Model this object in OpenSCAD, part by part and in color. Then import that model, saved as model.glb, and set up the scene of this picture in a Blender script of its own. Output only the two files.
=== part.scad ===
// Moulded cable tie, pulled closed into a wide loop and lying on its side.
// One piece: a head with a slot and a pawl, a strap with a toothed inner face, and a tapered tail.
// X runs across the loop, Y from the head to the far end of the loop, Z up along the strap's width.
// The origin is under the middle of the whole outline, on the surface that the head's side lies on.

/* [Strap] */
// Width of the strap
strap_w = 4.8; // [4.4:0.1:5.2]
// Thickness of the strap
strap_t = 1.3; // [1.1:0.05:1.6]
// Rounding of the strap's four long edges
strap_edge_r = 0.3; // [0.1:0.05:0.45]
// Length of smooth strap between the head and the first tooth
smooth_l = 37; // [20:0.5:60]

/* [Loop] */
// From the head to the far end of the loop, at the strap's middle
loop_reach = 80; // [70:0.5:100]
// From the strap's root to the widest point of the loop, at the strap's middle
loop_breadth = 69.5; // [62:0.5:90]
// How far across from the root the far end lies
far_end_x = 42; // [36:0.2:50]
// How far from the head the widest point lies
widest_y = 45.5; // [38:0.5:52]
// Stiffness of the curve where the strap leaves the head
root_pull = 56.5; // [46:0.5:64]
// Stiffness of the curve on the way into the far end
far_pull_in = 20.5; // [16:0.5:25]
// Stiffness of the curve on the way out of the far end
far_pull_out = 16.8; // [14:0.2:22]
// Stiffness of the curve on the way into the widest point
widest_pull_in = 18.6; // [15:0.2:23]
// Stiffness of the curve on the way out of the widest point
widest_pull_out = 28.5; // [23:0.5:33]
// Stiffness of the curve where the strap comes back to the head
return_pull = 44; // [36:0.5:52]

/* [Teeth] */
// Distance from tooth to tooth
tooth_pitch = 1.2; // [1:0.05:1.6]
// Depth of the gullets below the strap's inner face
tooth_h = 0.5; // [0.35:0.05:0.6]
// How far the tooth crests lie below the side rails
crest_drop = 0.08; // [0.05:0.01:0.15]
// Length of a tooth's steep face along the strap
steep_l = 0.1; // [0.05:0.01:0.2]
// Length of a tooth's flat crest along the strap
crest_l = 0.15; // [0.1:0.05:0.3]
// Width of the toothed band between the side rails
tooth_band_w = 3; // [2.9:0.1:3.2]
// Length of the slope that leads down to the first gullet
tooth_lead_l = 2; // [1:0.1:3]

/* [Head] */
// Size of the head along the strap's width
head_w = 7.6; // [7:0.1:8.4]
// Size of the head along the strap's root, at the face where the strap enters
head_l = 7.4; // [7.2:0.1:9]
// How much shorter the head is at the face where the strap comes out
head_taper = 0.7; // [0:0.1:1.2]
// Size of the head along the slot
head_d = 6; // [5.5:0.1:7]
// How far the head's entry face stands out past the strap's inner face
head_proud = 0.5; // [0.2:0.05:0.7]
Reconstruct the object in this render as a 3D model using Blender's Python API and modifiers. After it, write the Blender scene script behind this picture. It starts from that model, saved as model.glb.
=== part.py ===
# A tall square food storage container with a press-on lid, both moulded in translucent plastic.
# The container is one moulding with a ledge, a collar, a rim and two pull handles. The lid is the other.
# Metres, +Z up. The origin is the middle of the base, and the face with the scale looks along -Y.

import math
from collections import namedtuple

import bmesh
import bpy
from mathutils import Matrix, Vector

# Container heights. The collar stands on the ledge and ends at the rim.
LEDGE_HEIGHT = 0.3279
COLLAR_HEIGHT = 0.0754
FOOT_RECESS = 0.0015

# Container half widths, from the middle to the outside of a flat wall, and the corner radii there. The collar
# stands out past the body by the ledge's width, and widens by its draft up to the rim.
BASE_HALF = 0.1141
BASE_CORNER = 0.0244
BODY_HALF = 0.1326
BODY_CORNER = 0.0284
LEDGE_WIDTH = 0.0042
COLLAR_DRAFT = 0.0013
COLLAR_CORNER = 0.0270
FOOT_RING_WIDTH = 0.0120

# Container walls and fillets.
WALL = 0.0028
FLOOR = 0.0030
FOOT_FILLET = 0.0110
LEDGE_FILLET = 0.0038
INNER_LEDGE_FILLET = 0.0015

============

Set down the entries above again, word for word.

Model this object in OpenSCAD, part by part and in color. Then import that model, saved as model.glb, and set up the scene of this picture in a Blender script of its own. Output only the two files.
=== part.scad ===
// Moulded cable tie, pulled closed into a wide loop and lying on its side.
// One piece: a head with a slot and a pawl, a strap with a toothed inner face, and a tapered tail.
// X runs across the loop, Y from the head to the far end of the loop, Z up along the strap's width.
// The origin is under the middle of the whole outline, on the surface that the head's side lies on.

/* [Strap] */
// Width of the strap
strap_w = 4.8; // [4.4:0.1:5.2]
// Thickness of the strap
strap_t = 1.3; // [1.1:0.05:1.6]
// Rounding of the strap's four long edges
strap_edge_r = 0.3; // [0.1:0.05:0.45]
// Length of smooth strap between the head and the first tooth
smooth_l = 37; // [20:0.5:60]

/* [Loop] */
// From the head to the far end of the loop, at the strap's middle
loop_reach = 80; // [70:0.5:100]
// From the strap's root to the widest point of the loop, at the strap's middle
loop_breadth = 69.5; // [62:0.5:90]
// How far across from the root the far end lies
far_end_x = 42; // [36:0.2:50]
// How far from the head the widest point lies
widest_y = 45.5; // [38:0.5:52]
// Stiffness of the curve where the strap leaves the head
root_pull = 56.5; // [46:0.5:64]
// Stiffness of the curve on the way into the far end
far_pull_in = 20.5; // [16:0.5:25]
// Stiffness of the curve on the way out of the far end
far_pull_out = 16.8; // [14:0.2:22]
// Stiffness of the curve on the way into the widest point
widest_pull_in = 18.6; // [15:0.2:23]
// Stiffness of the curve on the way out of the widest point
widest_pull_out = 28.5; // [23:0.5:33]
// Stiffness of the curve where the strap comes back to the head
return_pull = 44; // [36:0.5:52]

/* [Teeth] */
// Distance from tooth to tooth
tooth_pitch = 1.2; // [1:0.05:1.6]
// Depth of the gullets below the strap's inner face
tooth_h = 0.5; // [0.35:0.05:0.6]
// How far the tooth crests lie below the side rails
crest_drop = 0.08; // [0.05:0.01:0.15]
// Length of a tooth's steep face along the strap
steep_l = 0.1; // [0.05:0.01:0.2]
// Length of a tooth's flat crest along the strap
crest_l = 0.15; // [0.1:0.05:0.3]
// Width of the toothed band between the side rails
tooth_band_w = 3; // [2.9:0.1:3.2]
// Length of the slope that leads down to the first gullet
tooth_lead_l = 2; // [1:0.1:3]

/* [Head] */
// Size of the head along the strap's width
head_w = 7.6; // [7:0.1:8.4]
// Size of the head along the strap's root, at the face where the strap enters
head_l = 7.4; // [7.2:0.1:9]
// How much shorter the head is at the face where the strap comes out
head_taper = 0.7; // [0:0.1:1.2]
// Size of the head along the slot
head_d = 6; // [5.5:0.1:7]
// How far the head's entry face stands out past the strap's inner face
head_proud = 0.5; // [0.2:0.05:0.7]
Reconstruct the object in this render as a 3D model using Blender's Python API and modifiers. After it, write the Blender scene script behind this picture. It starts from that model, saved as model.glb.
=== part.py ===
# A tall square food storage container with a press-on lid, both moulded in translucent plastic.
# The container is one moulding with a ledge, a collar, a rim and two pull handles. The lid is the other.
# Metres, +Z up. The origin is the middle of the base, and the face with the scale looks along -Y.

import math
from collections import namedtuple

import bmesh
import bpy
from mathutils import Matrix, Vector

# Container heights. The collar stands on the ledge and ends at the rim.
LEDGE_HEIGHT = 0.3279
COLLAR_HEIGHT = 0.0754
FOOT_RECESS = 0.0015

# Container half widths, from the middle to the outside of a flat wall, and the corner radii there. The collar
# stands out past the body by the ledge's width, and widens by its draft up to the rim.
BASE_HALF = 0.1141
BASE_CORNER = 0.0244
BODY_HALF = 0.1326
BODY_CORNER = 0.0284
LEDGE_WIDTH = 0.0042
COLLAR_DRAFT = 0.0013
COLLAR_CORNER = 0.0270
FOOT_RING_WIDTH = 0.0120

# Container walls and fillets.
WALL = 0.0028
FLOOR = 0.0030
FOOT_FILLET = 0.0110
LEDGE_FILLET = 0.0038
INNER_LEDGE_FILLET = 0.0015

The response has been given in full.